100万〜120万台に 13年自動車市場見通し 優遇税制がカギ 通貨安や金融規制 リスク要因も浮上 各社幹部に聞く
2012年の自動車販売は前年25%増の111万台と過去最高を記録した。中長期的には今後も右肩上がりの拡大が期待されるが、足元を見ると、ルピア安や金融規制、燃料値上げなどが販売に影響を及ぼす懸念も上がっている。昨年にも発布される予定だった優遇税制「低価格グリーン・カー(LCGC)プログラム」の実施時期も依然定まらない。今年の自動車市場はどうなるのか。昨年の販売実績で全体市場の約88%を占める上位6社の現地法人幹部に話を聞いた。(田村慎也)
各社幹部が予測する今年の販売台数は100万〜120万台のレンジに収まる。場合によっては、前年割れをする可能性もあるとの意見も出ている。トヨタの現地販売法人トヨタ・アストラ・モーター(TAM)社の今井栄幸副社長は「市場が伸びる力と、LCGCの状況にもよるが100万台は超えるとみている。昨年並みか昨年プラスアルファ程度。1、2月の様子をみたい」と語る。LCGCのプログラムの導入時期が販売を大きく左右するとみられる。
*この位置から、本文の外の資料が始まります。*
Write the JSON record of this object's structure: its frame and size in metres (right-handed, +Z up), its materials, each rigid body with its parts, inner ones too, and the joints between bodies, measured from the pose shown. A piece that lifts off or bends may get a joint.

「ハッチバック・タイプが市場の10%程度だが、LCGCで15〜20%を占めるようになる」(今井副社長)、「8〜10万台の市場が創出されるとみている」(ホンダ・プロスペクト・モーター=HPM=社の内田知樹社長)との見通しが上がるLCGC。日産インドネシア社の泉田金太郎社長は「2015年に150万台市場になると見込んだ場合、30万台くらいがLCGCで創出されるだろう」として、14年に予定するダットサン・ブランドのLCGC対応車に期待をかける。同プログラムでの発売を念頭に置くトヨタ「アギア」、ダイハツ「アイラ」を生産する現地法人アストラ・ダイハツ・モーター(ADM)社の大瀧一郎執行役員も「手ごたえがあり、かなり期待している」と話した。
■シャリア金融の影響は
LCGCは、シティカー「ブリオ」(排気量1300cc)を規定に応じた形で生産するというホンダは、シャリア金融のローン購入規制が販売のマイナス要因になる可能性を懸念する。「LCGCの購入層と、シャリア金融利用層が重なる可能性がある。ブリオの販売にも影響を及ぼしかねない」(内田HPM社長)。
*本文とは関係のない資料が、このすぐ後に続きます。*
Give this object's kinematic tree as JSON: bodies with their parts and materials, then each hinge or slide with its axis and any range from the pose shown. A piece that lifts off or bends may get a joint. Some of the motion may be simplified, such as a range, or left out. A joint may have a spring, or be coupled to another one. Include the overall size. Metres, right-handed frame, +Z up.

一方、規制の影響は軽微との意見も。三菱ブランドの自動車を販売するクラマ・ユダ・ティガ・ベルリアン・モーター(KTB)社の岡本大資・販売担当取締役は「シャリア金融も懸念されるが、金融会社はたくさんあり、長期ローンの新商品も出てきている」と指摘。大瀧ADM執行役員は「シャリア金融規制の影響はそれほど大きくないとみているが、ガソリン価格の値上がりやルピア安が今年の市場の懸念事項」と各社が独自の分析を展開している。
■不安定要因挙がるも
ルピア安で輸入部品の調達コストが上昇した結果、今年に入り各社が販売価格を軒並み1、2%引き上げた。最低賃金の大幅引き上げは、各社が、販売価格に反映されていないとしているが、「最低賃金上昇などで経営コストが上がると、法人需要も落ち込む可能性がある。石炭、パームオイルなどの価格次第では、商用車販売にも影響が出る」(今井TAM副社長)との指摘も上がる。
「ルピアがこれ以上安くなれば、販売価格のさらなる値上げを検討せざるを得ない。鉄鋼のダンピング関税が検討されていることもリスクになり得る」(内田HPM社長)、「政治的状況と、マクロ経済、ルピア安などリスクも出てきている」(泉田NMI社長)と今年の販売には不安定要因もつきまとっているが、中期的な市場拡大は揺るぎない。
「ゆるやかなルピア安が続く限り、自動車市場の勢いを打ち消すほどのものでもないと思う」(スズキ・インドモービル・セールス=SIS=社の内海章社長)、「成長の勢いが一時的に弱まる可能性はあるが、基本的には右上がり」(今井TAM副社長)と前向きな見方が支配的だ。